Other proposed changes
Clearing obligation for non-financial counterparties: Contracts by non-financial firms above a clearing threshold will continue to have to be cleared through a CCP. However, the proposed amendments will allow firms to only clear those classes of derivatives which breach the clearing threshold. OTC derivatives used to hedge risks related to their activities continue to be subtracted from the firm's overall position and do not count towards the threshold set for the clearing obligation. In order to lower the operational burden for these firms and align the treatment of cleared and non-cleared derivatives, non-financial counterparties will now be required to assess their situation vis-à-vis the clearing obligation only once a year, based on the average activity over the months of March, April and May.
Clearing obligation for pension funds: Article 1(20) replaces the first subparagraph of paragraph 1 of EMIR Article 89 in order to extend by three years the temporary exemption from the clearing obligation of pension scheme arrangements, in the absence of a viable technical solution for the transfer by pension scheme arrangements of non-cash collateral as variation margins.

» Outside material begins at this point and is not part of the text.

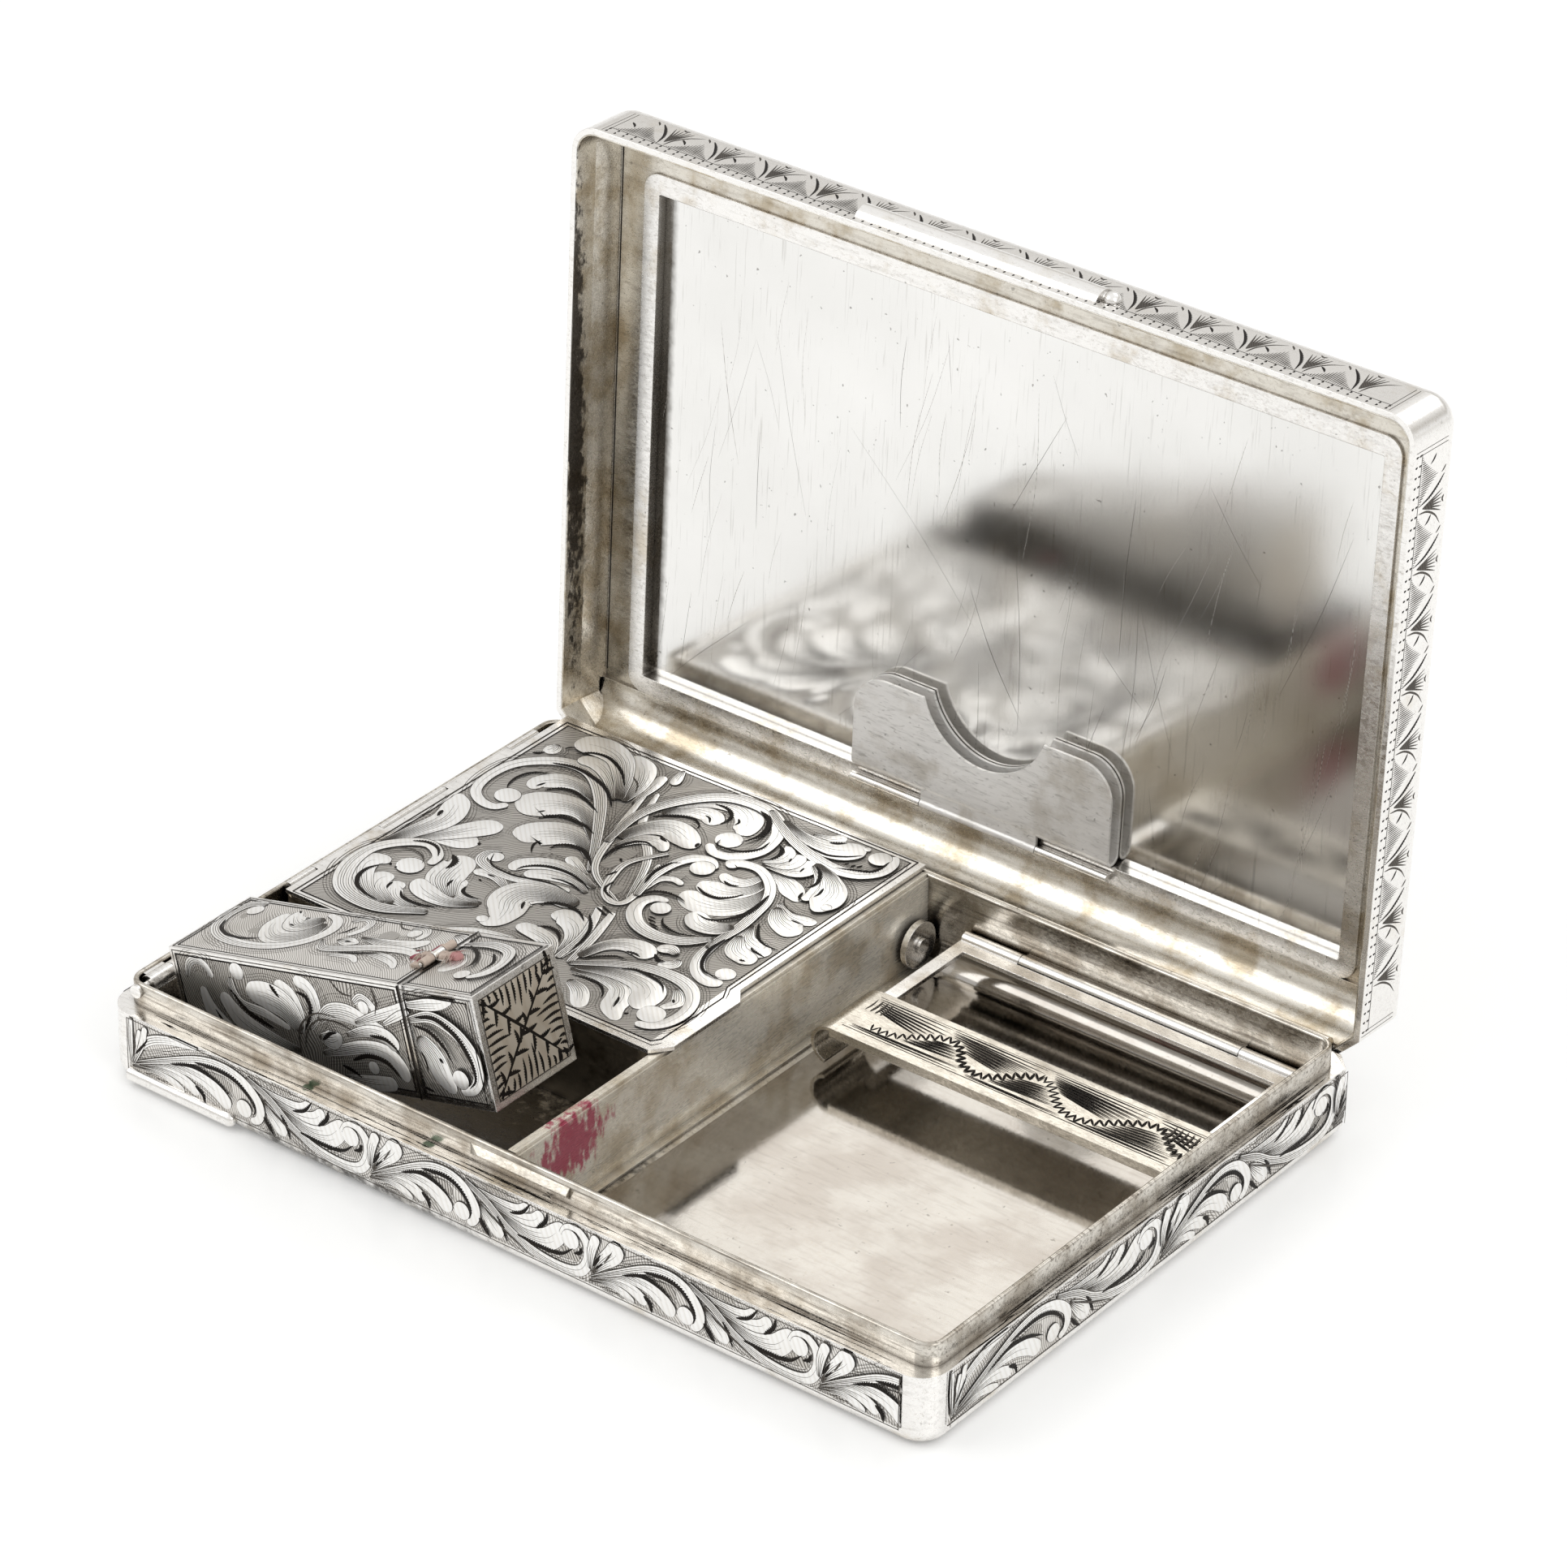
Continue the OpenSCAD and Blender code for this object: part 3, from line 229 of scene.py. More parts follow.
greenSpots = [
    dict(stain, tone="#47604c", reach=(0.9, 0.9, 1.2), at=spot)
    for spot in ((-33, -44.2, 10.5), (-13, -44.4, 10.5), (28, 45, 12), (61, 43, 10.5))
]

# Raised and hand polished silver sheet: bright, with a warm film where fingers don't reach.
silverWorn = silver("silver_sheet_worn")
# Outer walls, rubbed bright by the hand: almost no film, soft scratches.
silverPolished = silver(
    "silver_sheet_polished", film="#e6e1d8", filmFrom=0.56, streaks=0.06, corners=0.5, flecks=0.2, smooth=0.1
)
# The tray: the same outside, and dark brown down in the lipstick's compartment.
silverTray = silver(
    "silver_tray_tarnished", [recessStain, *greenSpots],
    film="#ddd6ca", filmFrom=0.52, streaks=0.25, corners=0.7, flecks=0.3, smooth=0.1,
)
# The divider: worn sheet with a smear of lipstick near its front end.
silverSmeared = silver(
    "silver_sheet_smeared", [smearStain],
    clean="#f2ecdf", film="#d2c6b1", filmFrom=0.44, streaks=0.3, cornerReach=2.5,
    scratches=0.2, scratchGrain=(2.0, 0.3, 2.0), relief=0.1, rough=0.42, metallic=0.5,
)
# The cap's knuckles: wire under a pale crust of old wax, red at one end.
silverCrusted = silver(
    "silver_wire_crusted", [residueStain],
    clean="#cdbcae", film="#a88f80", smooth=0.45, rough=0.7, relief=1.0, metallic=0.3,
)
# The ledge and the bezel's foot, where polish and dust dried to brown streaks along the wall.
silverStreaked = silver(
    "silver_sheet_streaked", [recessStain, *greenSpots],
    clean="#d8d3ca", film="#aaa296", filmFrom=0.4, grain=(0.1, 2.2, 2.2), streaks=0.9,
    cornerReach=2.2, corners=1.0, tarnish="#4b4034",
)
# The lid's inner walls, never polished: a golden brown film with darker edges.
silverGolden = silver(
    "silver_lining_golden", [rimStain],
    clean="#dcd7cd", film="#b4a893", filmFrom=0.44, streaks=0.3, tarnish="#4d3b28", cornerReach=3.0,
)
# Compartment floors: satin from use, small scratches in every direction, grey brown clouds.
silverSatin = silver(
    "silver_floor_satin",
    clean="#aaa6a0", film="#9c968f", cloud=16.0, filmFrom=0.42, scratchGrain=(3.0, 1.6, 2.4), smooth=0.07, rough=0.14,
)
# The strap: drawn strip, greyer than the rest, with wear along it.
silverStrap = silver(
    "silver_strip_dull", clean="#cdc7bc", film="#a8a093", grain=(0.2, 1.0, 1.0), streaks=0.35, rough=0.4
)
# The powder box and its pan, dull and brown down inside.
silverDull = silver("silver_box_dull", clean="#b9ad99", film="#85775f", tarnish="#2e261d", smooth=0.28, rough=0.5)
# Knuckles and pins: drawn wire and tube, bright where they turn.
silverDrawn = silver(
    "silver_wire_drawn", grain=(0.1, 2.0, 2.0), streaks=0.3, corners=0.9, cornerReach=0.8, edge=0.06
)
# The clip: rolled strip, scratched satin in swirls by the papers it held.
silverBrushed = silver(
    "silver_strip_brushed",
    film="#d5d0c8", scratches=0.45, scratchTone="#8f8b84", scratchGrain=(0.5, 0.5, 2.4),
    smooth=0.34, rough=0.5, metallic=0.55,
)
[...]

Clearing obligation for small financial counterparties: To increase incentives for clearing services to provide for smaller counterparties, the proposal requires that institutions offering clearing service do so under fair, reasonable and non-discriminatory (FRAND) commercial terms. Secondly, the proposal clarifies the interaction of the EMIR default management tools with insolvency laws by clarifying that assets and positions recorded in clients' accounts will not be considered to be part of the CCP's or clearing member's insolvency estate.